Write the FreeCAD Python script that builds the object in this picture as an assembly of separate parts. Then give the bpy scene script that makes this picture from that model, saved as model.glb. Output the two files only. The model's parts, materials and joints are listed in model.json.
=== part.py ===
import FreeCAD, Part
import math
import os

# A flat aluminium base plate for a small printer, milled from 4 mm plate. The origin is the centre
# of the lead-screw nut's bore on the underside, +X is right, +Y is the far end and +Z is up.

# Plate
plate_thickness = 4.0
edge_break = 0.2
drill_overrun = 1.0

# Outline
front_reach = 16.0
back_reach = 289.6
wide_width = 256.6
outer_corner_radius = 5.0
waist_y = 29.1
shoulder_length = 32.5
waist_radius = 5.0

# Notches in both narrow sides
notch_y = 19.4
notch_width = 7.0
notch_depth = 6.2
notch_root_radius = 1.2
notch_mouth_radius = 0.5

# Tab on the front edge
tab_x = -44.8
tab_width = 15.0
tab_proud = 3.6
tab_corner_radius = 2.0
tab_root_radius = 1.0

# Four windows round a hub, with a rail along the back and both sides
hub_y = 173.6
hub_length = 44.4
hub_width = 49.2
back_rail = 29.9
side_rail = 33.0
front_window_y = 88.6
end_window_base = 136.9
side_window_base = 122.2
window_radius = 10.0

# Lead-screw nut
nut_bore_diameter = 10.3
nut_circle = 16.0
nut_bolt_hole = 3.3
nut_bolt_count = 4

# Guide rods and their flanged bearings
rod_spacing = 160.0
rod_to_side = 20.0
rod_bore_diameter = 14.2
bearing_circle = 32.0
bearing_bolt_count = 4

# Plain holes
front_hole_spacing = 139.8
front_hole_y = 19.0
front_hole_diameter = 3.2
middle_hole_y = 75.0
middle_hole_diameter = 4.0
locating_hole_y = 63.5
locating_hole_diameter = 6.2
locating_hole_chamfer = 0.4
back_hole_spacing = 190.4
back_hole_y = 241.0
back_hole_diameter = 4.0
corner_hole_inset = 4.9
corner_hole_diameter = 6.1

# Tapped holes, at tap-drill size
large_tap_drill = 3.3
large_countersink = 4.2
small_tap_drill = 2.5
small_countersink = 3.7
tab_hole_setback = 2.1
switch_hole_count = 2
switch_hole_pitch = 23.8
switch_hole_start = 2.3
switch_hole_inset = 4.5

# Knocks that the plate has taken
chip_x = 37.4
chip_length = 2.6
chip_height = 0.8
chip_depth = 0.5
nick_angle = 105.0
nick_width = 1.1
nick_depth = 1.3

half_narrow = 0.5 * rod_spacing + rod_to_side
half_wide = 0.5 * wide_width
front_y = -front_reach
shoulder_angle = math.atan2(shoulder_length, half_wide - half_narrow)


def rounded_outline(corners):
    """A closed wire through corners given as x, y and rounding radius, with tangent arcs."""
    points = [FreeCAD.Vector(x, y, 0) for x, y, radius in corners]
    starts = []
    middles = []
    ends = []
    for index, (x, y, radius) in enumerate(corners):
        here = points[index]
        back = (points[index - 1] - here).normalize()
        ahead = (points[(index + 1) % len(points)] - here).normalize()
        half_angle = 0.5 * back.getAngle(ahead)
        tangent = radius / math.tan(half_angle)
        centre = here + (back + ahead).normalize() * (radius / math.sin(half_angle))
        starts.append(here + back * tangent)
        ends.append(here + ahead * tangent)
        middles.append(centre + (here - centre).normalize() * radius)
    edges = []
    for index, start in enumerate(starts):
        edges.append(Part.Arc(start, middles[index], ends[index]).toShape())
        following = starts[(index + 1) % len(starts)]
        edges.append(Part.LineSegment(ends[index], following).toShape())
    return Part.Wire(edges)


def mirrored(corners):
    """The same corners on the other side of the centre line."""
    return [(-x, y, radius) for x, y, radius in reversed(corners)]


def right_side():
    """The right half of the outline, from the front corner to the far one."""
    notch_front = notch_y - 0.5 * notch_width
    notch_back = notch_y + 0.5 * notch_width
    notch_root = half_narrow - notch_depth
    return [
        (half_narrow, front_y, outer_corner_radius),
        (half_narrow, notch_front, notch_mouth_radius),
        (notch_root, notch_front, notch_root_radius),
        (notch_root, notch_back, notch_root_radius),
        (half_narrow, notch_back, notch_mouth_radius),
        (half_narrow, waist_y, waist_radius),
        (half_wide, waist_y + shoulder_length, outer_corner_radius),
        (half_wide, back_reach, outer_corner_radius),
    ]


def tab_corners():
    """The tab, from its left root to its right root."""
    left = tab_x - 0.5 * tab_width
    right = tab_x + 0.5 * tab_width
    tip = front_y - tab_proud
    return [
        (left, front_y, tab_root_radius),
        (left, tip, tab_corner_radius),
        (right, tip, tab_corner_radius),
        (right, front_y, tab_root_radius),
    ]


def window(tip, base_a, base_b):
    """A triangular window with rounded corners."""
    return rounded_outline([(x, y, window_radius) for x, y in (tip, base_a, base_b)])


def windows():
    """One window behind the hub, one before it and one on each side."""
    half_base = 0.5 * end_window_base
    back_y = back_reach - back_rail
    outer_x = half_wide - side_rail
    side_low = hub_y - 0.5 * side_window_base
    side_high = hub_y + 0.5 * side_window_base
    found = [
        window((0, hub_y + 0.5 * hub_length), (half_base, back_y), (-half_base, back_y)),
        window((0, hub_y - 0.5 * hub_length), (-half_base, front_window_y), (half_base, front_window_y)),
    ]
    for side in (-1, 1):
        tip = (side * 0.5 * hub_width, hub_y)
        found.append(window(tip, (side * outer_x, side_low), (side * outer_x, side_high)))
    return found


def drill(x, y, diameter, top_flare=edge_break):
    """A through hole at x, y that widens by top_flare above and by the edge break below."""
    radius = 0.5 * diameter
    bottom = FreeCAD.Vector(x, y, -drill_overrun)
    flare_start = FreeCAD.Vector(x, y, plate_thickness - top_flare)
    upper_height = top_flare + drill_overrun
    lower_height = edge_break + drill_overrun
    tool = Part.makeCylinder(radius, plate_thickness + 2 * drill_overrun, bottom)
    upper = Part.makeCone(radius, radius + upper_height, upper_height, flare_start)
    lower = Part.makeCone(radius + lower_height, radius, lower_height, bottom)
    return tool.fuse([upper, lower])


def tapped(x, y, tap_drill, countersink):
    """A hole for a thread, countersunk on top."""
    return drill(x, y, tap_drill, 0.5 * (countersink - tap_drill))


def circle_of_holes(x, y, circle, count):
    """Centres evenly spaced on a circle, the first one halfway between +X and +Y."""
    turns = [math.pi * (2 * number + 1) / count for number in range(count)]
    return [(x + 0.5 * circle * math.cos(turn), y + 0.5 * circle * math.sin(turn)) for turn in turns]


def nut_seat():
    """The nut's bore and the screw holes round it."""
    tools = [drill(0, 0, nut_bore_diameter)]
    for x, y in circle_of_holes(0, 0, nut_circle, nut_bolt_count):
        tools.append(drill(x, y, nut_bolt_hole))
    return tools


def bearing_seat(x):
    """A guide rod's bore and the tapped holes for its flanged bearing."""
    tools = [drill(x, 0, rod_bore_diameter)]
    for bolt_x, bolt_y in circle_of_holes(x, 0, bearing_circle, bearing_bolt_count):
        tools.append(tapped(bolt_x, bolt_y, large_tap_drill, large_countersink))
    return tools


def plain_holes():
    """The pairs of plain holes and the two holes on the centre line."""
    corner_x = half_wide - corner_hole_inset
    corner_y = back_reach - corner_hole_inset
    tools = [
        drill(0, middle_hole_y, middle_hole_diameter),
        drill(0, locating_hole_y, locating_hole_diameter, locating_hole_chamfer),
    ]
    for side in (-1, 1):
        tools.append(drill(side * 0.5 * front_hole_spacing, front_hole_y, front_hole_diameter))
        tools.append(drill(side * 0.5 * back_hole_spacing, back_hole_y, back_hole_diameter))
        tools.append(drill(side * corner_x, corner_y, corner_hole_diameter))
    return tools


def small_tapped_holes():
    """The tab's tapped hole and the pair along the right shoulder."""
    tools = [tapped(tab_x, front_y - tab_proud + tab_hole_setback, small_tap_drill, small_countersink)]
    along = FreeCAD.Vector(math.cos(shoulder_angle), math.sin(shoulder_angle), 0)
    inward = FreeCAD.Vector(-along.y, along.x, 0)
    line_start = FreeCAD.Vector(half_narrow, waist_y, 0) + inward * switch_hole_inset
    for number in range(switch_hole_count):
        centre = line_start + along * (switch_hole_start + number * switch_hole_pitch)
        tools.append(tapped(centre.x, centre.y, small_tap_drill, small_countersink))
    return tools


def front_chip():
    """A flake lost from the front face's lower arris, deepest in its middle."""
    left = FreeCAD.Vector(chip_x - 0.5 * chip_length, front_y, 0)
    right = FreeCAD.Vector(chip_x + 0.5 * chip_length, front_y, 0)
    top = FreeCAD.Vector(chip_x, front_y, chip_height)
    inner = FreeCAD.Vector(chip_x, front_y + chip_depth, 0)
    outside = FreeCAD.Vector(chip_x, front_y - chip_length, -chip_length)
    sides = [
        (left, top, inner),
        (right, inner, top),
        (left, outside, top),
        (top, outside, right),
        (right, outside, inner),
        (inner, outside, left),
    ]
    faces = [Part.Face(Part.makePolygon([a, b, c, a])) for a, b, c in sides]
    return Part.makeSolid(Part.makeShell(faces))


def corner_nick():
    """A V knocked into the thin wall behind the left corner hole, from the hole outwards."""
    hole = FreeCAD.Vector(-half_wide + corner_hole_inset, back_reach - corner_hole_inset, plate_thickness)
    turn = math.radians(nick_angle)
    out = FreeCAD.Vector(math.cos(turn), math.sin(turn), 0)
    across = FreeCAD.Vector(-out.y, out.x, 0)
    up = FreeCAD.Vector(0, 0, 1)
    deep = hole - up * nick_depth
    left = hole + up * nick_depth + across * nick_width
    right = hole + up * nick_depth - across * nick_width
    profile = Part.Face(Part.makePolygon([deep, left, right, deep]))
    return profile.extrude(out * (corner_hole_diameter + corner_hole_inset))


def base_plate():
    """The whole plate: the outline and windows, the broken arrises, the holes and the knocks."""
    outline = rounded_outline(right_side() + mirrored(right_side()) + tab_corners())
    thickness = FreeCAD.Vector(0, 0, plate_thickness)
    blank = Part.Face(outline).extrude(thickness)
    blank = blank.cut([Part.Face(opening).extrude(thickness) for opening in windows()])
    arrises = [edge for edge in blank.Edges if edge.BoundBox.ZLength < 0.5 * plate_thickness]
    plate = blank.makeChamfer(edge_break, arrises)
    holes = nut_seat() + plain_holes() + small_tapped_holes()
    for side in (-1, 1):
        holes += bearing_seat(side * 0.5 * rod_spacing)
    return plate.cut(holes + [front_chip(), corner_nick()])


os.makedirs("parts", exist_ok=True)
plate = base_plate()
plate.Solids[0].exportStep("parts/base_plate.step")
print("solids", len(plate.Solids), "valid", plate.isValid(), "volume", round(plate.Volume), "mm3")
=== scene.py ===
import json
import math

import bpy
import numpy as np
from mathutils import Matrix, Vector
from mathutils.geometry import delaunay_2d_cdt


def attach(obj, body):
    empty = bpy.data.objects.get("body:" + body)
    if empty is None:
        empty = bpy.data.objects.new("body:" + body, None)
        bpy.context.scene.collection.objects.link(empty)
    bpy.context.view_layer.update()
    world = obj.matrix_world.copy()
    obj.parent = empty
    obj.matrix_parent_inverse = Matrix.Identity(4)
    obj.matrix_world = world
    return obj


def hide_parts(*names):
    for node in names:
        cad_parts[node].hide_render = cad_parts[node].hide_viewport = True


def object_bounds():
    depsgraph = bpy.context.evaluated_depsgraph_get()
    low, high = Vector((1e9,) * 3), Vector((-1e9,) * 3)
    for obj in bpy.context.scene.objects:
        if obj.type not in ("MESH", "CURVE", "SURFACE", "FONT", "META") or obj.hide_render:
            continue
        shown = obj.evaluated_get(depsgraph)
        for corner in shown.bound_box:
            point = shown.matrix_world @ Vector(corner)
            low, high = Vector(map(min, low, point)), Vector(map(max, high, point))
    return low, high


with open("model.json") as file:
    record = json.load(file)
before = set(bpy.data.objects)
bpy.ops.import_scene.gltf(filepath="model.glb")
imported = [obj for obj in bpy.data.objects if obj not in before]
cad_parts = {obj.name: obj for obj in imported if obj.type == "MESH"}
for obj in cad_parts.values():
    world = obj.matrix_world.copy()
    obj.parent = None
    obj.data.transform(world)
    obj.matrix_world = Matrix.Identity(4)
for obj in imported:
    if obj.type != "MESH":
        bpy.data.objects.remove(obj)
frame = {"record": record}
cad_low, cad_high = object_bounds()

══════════

▶ _Goal_: Please quote nothing but the lines from the line with "imported = [obj" through the end of the data above, exactly as written, ends included.

▶ _Task solution_:
imported = [obj for obj in bpy.data.objects if obj not in before]
cad_parts = {obj.name: obj for obj in imported if obj.type == "MESH"}
for obj in cad_parts.values():
    world = obj.matrix_world.copy()
    obj.parent = None
    obj.data.transform(world)
    obj.matrix_world = Matrix.Identity(4)
for obj in imported:
    if obj.type != "MESH":
        bpy.data.objects.remove(obj)
frame = {"record": record}
cad_low, cad_high = object_bounds()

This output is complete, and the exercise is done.